## [Data rows]
— Start —

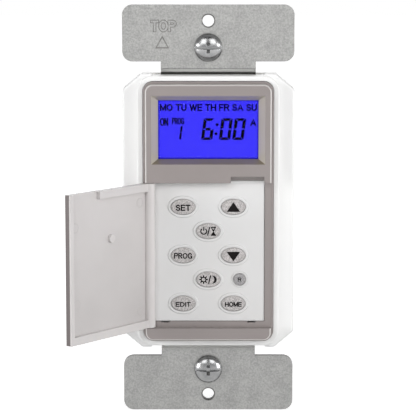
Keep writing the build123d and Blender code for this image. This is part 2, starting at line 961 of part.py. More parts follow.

— End —
— Start —

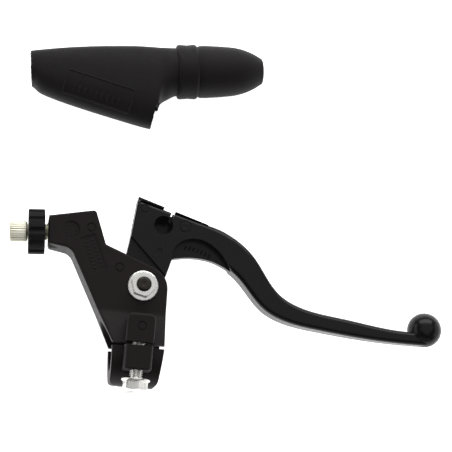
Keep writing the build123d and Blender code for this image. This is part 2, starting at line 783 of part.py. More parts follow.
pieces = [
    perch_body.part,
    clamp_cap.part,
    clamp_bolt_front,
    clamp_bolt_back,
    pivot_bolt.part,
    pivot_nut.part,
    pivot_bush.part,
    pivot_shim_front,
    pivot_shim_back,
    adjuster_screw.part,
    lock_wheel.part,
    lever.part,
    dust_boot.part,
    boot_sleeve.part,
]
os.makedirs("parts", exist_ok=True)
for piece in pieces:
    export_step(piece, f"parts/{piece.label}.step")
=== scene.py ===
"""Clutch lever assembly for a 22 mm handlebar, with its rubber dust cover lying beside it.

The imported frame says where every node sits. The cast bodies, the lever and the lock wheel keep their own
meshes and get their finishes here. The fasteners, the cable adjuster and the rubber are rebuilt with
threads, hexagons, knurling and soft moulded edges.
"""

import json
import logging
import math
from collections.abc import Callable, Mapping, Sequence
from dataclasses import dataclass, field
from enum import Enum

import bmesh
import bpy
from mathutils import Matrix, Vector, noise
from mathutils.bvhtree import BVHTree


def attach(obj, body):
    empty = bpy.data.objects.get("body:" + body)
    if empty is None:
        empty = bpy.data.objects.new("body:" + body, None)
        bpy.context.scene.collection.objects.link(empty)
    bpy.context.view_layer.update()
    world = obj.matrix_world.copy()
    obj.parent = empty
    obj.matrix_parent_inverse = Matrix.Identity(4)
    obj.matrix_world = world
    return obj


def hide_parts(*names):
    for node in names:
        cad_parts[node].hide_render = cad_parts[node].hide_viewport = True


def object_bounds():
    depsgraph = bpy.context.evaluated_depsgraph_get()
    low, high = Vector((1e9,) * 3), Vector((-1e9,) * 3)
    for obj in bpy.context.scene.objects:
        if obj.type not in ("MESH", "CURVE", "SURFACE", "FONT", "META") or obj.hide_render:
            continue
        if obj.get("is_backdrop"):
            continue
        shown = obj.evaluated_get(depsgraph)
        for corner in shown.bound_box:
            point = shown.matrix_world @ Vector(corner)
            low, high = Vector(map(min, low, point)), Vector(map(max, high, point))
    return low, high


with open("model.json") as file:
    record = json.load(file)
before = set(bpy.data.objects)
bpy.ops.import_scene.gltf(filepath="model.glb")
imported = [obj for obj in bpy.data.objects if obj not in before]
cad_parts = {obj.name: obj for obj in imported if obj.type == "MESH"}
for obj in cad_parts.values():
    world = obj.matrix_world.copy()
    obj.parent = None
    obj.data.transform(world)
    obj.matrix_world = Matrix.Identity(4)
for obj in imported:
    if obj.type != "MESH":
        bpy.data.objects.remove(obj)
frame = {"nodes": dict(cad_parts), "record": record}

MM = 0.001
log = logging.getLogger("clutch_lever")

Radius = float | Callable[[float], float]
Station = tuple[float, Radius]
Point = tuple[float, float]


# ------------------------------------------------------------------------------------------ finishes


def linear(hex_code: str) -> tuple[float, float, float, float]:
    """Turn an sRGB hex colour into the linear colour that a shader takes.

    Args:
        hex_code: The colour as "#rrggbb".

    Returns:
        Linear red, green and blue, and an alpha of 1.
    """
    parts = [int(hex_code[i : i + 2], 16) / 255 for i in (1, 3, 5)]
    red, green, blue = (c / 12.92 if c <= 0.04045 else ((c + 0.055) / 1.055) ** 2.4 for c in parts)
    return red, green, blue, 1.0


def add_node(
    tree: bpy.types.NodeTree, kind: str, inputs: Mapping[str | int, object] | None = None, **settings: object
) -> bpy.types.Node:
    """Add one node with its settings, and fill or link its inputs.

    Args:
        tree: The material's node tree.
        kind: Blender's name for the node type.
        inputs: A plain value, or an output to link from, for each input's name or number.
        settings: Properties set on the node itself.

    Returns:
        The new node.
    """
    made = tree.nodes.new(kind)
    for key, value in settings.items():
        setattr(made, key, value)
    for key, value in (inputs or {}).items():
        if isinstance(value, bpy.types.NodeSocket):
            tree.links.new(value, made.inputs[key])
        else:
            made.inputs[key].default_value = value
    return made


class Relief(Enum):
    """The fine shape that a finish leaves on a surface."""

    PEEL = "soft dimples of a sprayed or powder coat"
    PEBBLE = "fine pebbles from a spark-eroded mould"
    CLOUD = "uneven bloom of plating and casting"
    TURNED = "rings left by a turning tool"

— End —

## [Problem description]
Repeat word for word the lines from the line with "783 of part.py. More parts follow." to the line with "lying beside it.", both lines included.

## [Response]
Keep writing the build123d and Blender code for this image. This is part 2, starting at line 783 of part.py. More parts follow.
pieces = [
    perch_body.part,
    clamp_cap.part,
    clamp_bolt_front,
    clamp_bolt_back,
    pivot_bolt.part,
    pivot_nut.part,
    pivot_bush.part,
    pivot_shim_front,
    pivot_shim_back,
    adjuster_screw.part,
    lock_wheel.part,
    lever.part,
    dust_boot.part,
    boot_sleeve.part,
]
os.makedirs("parts", exist_ok=True)
for piece in pieces:
    export_step(piece, f"parts/{piece.label}.step")
=== scene.py ===
"""Clutch lever assembly for a 22 mm handlebar, with its rubber dust cover lying beside it.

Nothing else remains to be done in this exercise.